Reviews

Magic Mike XXL (15) | Close-Up Film Review

Magic Mike XXL

Dir. Gregory Jacobs, US, 2015, 115 mins

Cast:  Channing Tatum, Jada Pinkett Smith, Andie McDowell

This sequel to Stephen Soderbergh’s hit 2012 movie Magic Mike, which is produced by Soderbergh, returns to the story of male stripper Mike. Mike (Tatum) has now “gone straight” and is running a business making custom built furniture.  It’s not going too well though and he’s frankly bored and missing the old days. So when his former team members come back into his life with the offer to do one last show together, he’s up for it.

This is the perfect film for a girls’ night out/hen night. And I mean girls of all ages from 16 to 60 plus. Good looking guys with rippling muscles, a naughty sense of humour and sexy and sophisticated dancing. It’s a very long way from the simple policeman stripogram in the pub at a birthday party.

If you haven’t seen the first film, it takes a while to get a grip on the characters of the team.  Apart from an engaging little scene early on, when Mike gets inspired by the music on the radio to do a few creative moves in his workshop, the first part of the film is a bit dull.

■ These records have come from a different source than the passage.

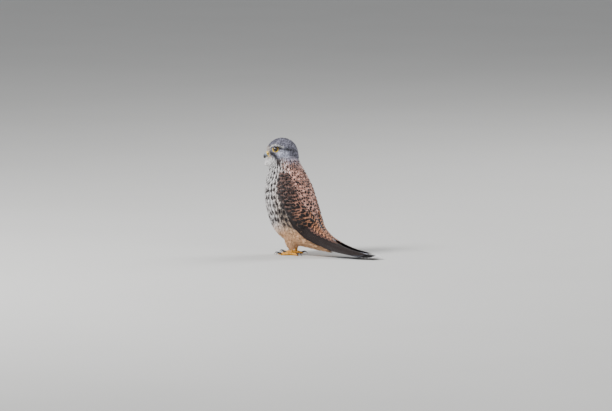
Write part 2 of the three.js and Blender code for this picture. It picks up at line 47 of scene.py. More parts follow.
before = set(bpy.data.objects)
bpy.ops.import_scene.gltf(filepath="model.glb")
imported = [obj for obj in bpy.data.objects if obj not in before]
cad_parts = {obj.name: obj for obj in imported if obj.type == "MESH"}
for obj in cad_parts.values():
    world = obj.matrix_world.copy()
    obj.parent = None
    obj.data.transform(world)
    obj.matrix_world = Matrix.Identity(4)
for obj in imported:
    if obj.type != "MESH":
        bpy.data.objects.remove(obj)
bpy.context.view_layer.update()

# The plumage's outline from the side, from the nape down and along the tail: a point on the back, one on
# the breast or underside, and the half width between them
STATIONS = {
    "nape": ((15, 183), (-35, 181), 21),
    "neck": ((20.5, 169), (-36.5, 167), 25),
    "neck_base": ((30.5, 153), (-40.5, 151), 31),
    "shoulders": ((39.5, 134.5), (-44.5, 131.5), 37.5),
    "breast": ((46.5, 113), (-45.5, 107), 40),
    "belly": ((53, 93), (-41, 79), 40),
    "flank": ((59.5, 74), (-26, 45), 37.5),
    "vent": ((67, 58), (5, 22), 31.5),
    "rump": ((76.5, 45), (42, 14.5), 26),
    "tail_base": ((92, 33), (76, 9.8), 21.5),
    "mid_tail": ((129, 18.2), (126, 5.4), 19),
    "bars": ((161, 11.2), (159.5, 2.6), 18),
    "tail_tip": ((192.5, 7), (192, 0.4), 17),
}
TORSO_ENDS_AT = 0.63
TORSO_CLOSES_FROM = 0.47

# The folded wing's lower and upper edges as angles round the body, by share of the middle line
WING_EDGES = np.array([
    (0.085, 80, 62), (0.14, 89, 48), (0.22, 87, 40), (0.3, 81, 32), (0.38, 75, 24), (0.46, 74, 16),
    (0.54, 80, 10), (0.62, 84, 9), (0.7, 80, 12), (0.79, 68, 18), (0.92, 46, 30), (0.99, 36, 24),
])
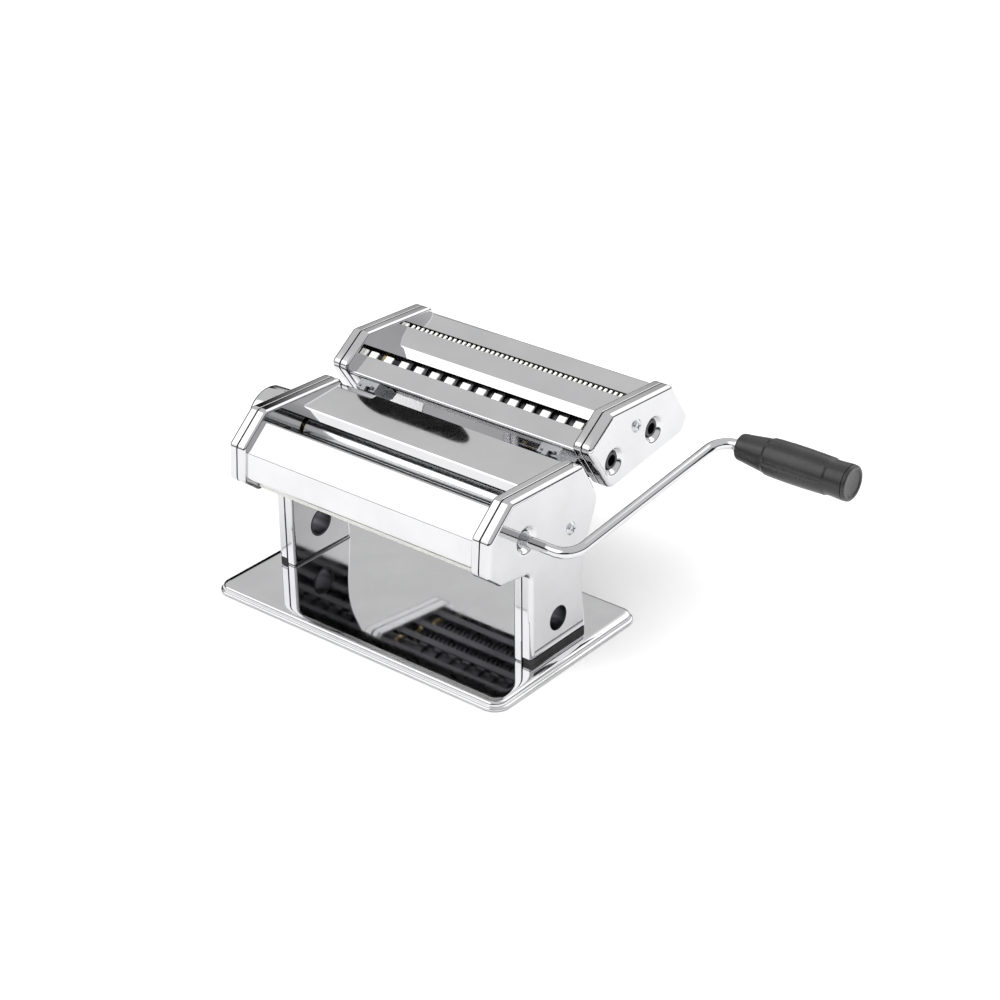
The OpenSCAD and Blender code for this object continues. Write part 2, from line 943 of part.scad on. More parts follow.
cutter_front_path = [[45.8, 113.3], [33.4, 105.5], [31.6, 104.4], on_back(4.1, hook_w), on_back(25, hook_w)];
cutter_middle_path = [[80.4, 117.2], [68.7, 112.8], [63.8, 109.8], [60.4, 105.6]];
cutter_rear_path = [[108.2, 90], [111.6, 95.6], [101.6, 115.2], [87, 112.2], [85.4, 109.4]];

module cutter_front_sheet() {
    color("silver")
        comb_sheet(cutter_front_path, [42.4, 109], [47, 115], 2 * wide_strip, 5.6);
}

module cutter_middle_sheet() {
    color("silver")
        comb_sheet(cutter_middle_path, [77.8, 114], [82, 119], 2 * fine_strip, 1.8);
}

module cutter_rear_sheet() {
    color("silver")
        folded_sheet(cutter_rear_path, sheet_t);
}

module cutter_hooks() {
    low_u = rest_u - 0.05;
    color("gray")
        for (side = [-1, 1])
            translate([side * rail_x, 0, 0]) {
                back_block(4.5, low_u, 3.7, hook_w, -6.4, 6.4);
                for (lip = [-1, 1])
                    mirror([lip < 0 ? 1 : 0, 0, 0]) {
                        back_block(4.5, low_u, 0.7, 4.2, 4.9, 6.4);
                        back_block(4.5, low_u, 0.7, 1.8, 2, 5.4);
                    }
            }
}

module cutter_bushes() {
    color("goldenrod")
        for (side = [-1, 1])
            on_side(side)
                at_cutter_axes()
                    turned_x([0, 0], [
                        [4.65, wall_x - 1.2], [7, wall_x - 1.2], [7, wall_x], [5.6, wall_x],
                        [5.6, wall_out_x + 0.2], [4.65, wall_out_x + 0.2]
                    ]);
}

// Grooved roller; the driving one ends in a socket for the crank
module cutter_roller(axis, width, first, driving) {
    half = roller_len / 2;
    low_r = cutter_r - groove_depth;
    end_x = driving ? cover_in_x - 0.9 : gear_x + gear_w;
    color("silver")
        difference() {
            turned_x(axis, concat(
                [[0, -wall_out_x - 2], [4.6, -wall_out_x - 2], [4.6, -half], [low_r, -half]],
                castle(width, first, half),
                [[low_r, half], [4.6, half], [4.6, end_x], [0, end_x]]
            ));
            if (driving)
                crank_socket(axis);
        }
}

function first_land(width, shift) = -width * 2 * floor((roller_len / 2 - width) / (2 * width)) + shift;

module wide_drive_roller() {
    cutter_roller(wide_axis, wide_strip, first_land(wide_strip, 0), true);
}

module wide_driven_roller() {
    cutter_roller(wide_axis_2, wide_strip, first_land(wide_strip, wide_strip), false);
}

module fine_drive_roller() {
    cutter_roller(fine_axis, fine_strip, first_land(fine_strip, 0), true);
}

module fine_driven_roller() {
    cutter_roller(fine_axis_2, fine_strip, first_land(fine_strip, fine_strip), false);
}

module wide_drive_gear() {
    color("dimgray")
        spur_gear(wide_axis, cutter_gear, 4.6, cutter_tilt);
}

module wide_driven_gear() {
    color("dimgray")
        spur_gear(wide_axis_2, cutter_gear, 4.6, cutter_tilt + 180 / gear_teeth);
}

module fine_drive_gear() {
    color("dimgray")
        spur_gear(fine_axis, cutter_gear, 4.6, cutter_tilt);
}

module fine_driven_gear() {
    color("dimgray")
        spur_gear(fine_axis_2, cutter_gear, 4.6, cutter_tilt + 180 / gear_teeth);
}

// Comb under a pair: a bar with fingers that reach into one roller's grooves
module stripper(axis, width, first, dir) {
    bar = axis + [dir * 1.5, -cutter_r - 2.4];
    half = roller_len / 2;
    sweep_x(-wall_x, wall_x)
        polygon([bar + [-2.5, -1.2], bar + [2.5, -1.2], bar + [2.5, 0], bar + [-2.5, 0]]);
    for (x = [first + width:2 * width:half - width])
        translate([x - width / 4, bar[0] - 1, bar[1] - 0.2])
            cube([width / 2, 2, 3]);
}

module wide_strippers() {
    color("white") {
        stripper(wide_axis, wide_strip, first_land(wide_strip, 0), -1);
        stripper(wide_axis_2, wide_strip, first_land(wide_strip, wide_strip), 1);
    }
}

module fine_strippers() {
    color("white") {
        stripper(fine_axis, fine_strip, first_land(fine_strip, 0), -1);
        stripper(fine_axis_2, fine_strip, first_land(fine_strip, fine_strip), 1);
    }
}

base_tray();
non_slip_pad();
base_screws();
foot_strips();
frame_left();
frame_right();
cover_left();
cover_right();
cover_screws();
clamp_bushes();
tie_rods();
front_guard();
slide_plate();
rear_cover();
front_scraper();
rear_scraper();
cutter_rails();
front_roller();
drive_shaft();
front_roller_gear();
front_bushes();
rear_roller();
rear_roller_gear();
slide_block_left();
slide_block_right();
regulator_shaft();
regulator_bearing();
index_ring();
shaft_end_guide();
regulator_knob();
knob_cap();
knob_pin();
knob_spring();
crank_rod();
crank_washer();
crank_grip();
grip_cap();
cutter_frame_left();
cutter_frame_right();
cutter_cover_left();
cutter_cover_right();
cutter_screws();
cutter_tie_rods();
cutter_front_sheet();
cutter_middle_sheet();
cutter_rear_sheet();
cutter_hooks();
cutter_bushes();
wide_drive_roller();
wide_driven_roller();
fine_drive_roller();
fine_driven_roller();
wide_drive_gear();
wide_driven_gear();
fine_drive_gear();
fine_driven_gear();
wide_strippers();
fine_strippers();
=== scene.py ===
"""The looks of the pasta roller machine: pressed shells, folded sheets, crank, grip and knob on the CAD frame."""

import json
import math

import bmesh
import bpy
from mathutils import Matrix, Vector
from mathutils.geometry import tessellate_polygon


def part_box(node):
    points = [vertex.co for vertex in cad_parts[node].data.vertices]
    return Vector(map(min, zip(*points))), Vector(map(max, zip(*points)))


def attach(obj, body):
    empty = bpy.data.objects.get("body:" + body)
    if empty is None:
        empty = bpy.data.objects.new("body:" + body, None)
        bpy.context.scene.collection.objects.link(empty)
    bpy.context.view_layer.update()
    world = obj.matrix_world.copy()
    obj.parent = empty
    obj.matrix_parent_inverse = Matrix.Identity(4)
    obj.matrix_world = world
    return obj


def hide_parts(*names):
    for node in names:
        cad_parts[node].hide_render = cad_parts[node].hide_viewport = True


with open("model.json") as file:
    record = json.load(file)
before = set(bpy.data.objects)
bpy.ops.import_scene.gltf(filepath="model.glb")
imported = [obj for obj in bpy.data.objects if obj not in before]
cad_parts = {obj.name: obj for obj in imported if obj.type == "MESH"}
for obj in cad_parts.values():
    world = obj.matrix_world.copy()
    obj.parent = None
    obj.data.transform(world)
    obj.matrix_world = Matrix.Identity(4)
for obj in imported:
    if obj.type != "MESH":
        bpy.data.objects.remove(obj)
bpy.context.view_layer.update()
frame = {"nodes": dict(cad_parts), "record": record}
MM = 0.001


def low(node):
    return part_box(node)[0] / MM


def high(node):
    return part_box(node)[1] / MM


# ---------------------------------------------------------------- stations, in millimetres
WALL_X = low("frame_right").x
SEAM_X = high("frame_right").x
COVER_SEAM_X = low("cover_right").x
COVER_X = high("cover_right").x
TRAY_TOP = high("base_tray").z
COVER_Z = low("cover_right").z
STRIP_INSET = 0.9
FOOT_FRONT = low("foot_strips").y - STRIP_INSET
FOOT_BACK = high("foot_strips").y + STRIP_INSET
WALL_T = 1.5
SHEET_T = 0.8
RIM_T = 1.2
BEND = 2.4
SEAM_EASE = 0.22
FRONT_AXIS = (-22.8, 79.8)
REAR_AXIS = (0.1, 79.8)
SCREW_ROD = (13.2, 71.0)
PLATE_ROD = (18.0, 94.0)
CLAMP_AXIS = (2.7, 23.6)
CLAMP_R = 6.9
CUTTER_ROD = (67.8, 107.3)
WIDE_AXIS = (48.9, 94.4)
FINE_AXIS = (83.2, 99.2)
PAIR_GAP = 14.8
PAIR_TILT = math.radians(8)
CRANK_ANGLE = math.radians(12)
ROD_HOLE_R = 2.05
SCREW_HOLE_R = 1.6
DISH_R = 8.3


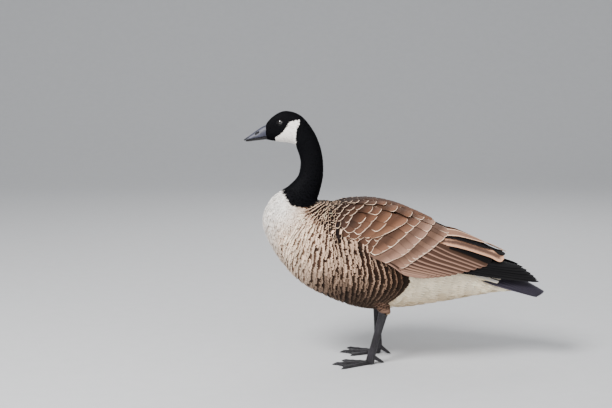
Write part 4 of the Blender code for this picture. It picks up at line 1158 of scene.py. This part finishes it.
def feather_tones(rows, first, last):
    """A colour for each of several rows, from the first row's to the last's."""
    shares = [(k / (len(rows) - 1)) ** 1.3 for k in range(len(rows))]
    return [mix(np.array(first, float), last, share) for share in shares]


def make_wing(side, materials, coverts):
    """A folded wing: skin, small feathers in rows, greater coverts, secondaries, tertials and primaries."""
    mirror = side == RIGHT
    side_name = SIDE_NAMES[side]
    for row, base in zip(SCAPULARS, feather_tones(SCAPULARS, MANTLE, SCAPULAR)):
        wing_row(coverts, row, FIRM, base, SCAPULAR_EDGE, mirror, SCAPULAR_SPREAD)
    ridge_feathers(coverts, mirror)
    for row in SMALL_COVERTS:
        wing_row(coverts, row, FIRM, LESSER, SCAPULAR_EDGE, mirror)
    for row, base in zip(COVERTS, COVERT_TONES):
        wing_row(coverts, row, SQUARE, base, COVERT_EDGE, mirror)
    make_secondaries(side_name, mirror, materials)
    make_tertials(side_name, mirror, materials)
    make_primaries(side_name, mirror, materials)
    make_wing_skin(side, materials["skin_brown"])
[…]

Once the guys get into what they do best though, things definitely take a big upturn, as in a sequence where they strut their stuff in a glitzy club owned by Mike’s former flame Rome (Pinkett Smith), which is very lively to put it mildly.  That and the film’s finale at a stripper conference are both colourful and startlingly choreographed, as the boys get really sexual with their admirers, without ever taking their knickers off – and get showered with appreciative dollar bills for their pains.

Although the stars are the guys, the women also get a chance to shine, particularly Pinkett Smith, who dominates the screen in her scenes and McDowell, as a frustrated housewife, who seizes her chance with Magic Mike. She’s both funny and rather touching.  The members of the audience at that “conference” get their chance too – ordinary looking women, some of whom look like they could be participants in the Jerry Springer show, experiencing a bit of sexy fun and glamour in their lives – and loving it.

The film is very sexual and for some perhaps mildly shocking without actually showing any explicit sex.  And in a funny kind of way it’s quite feminist.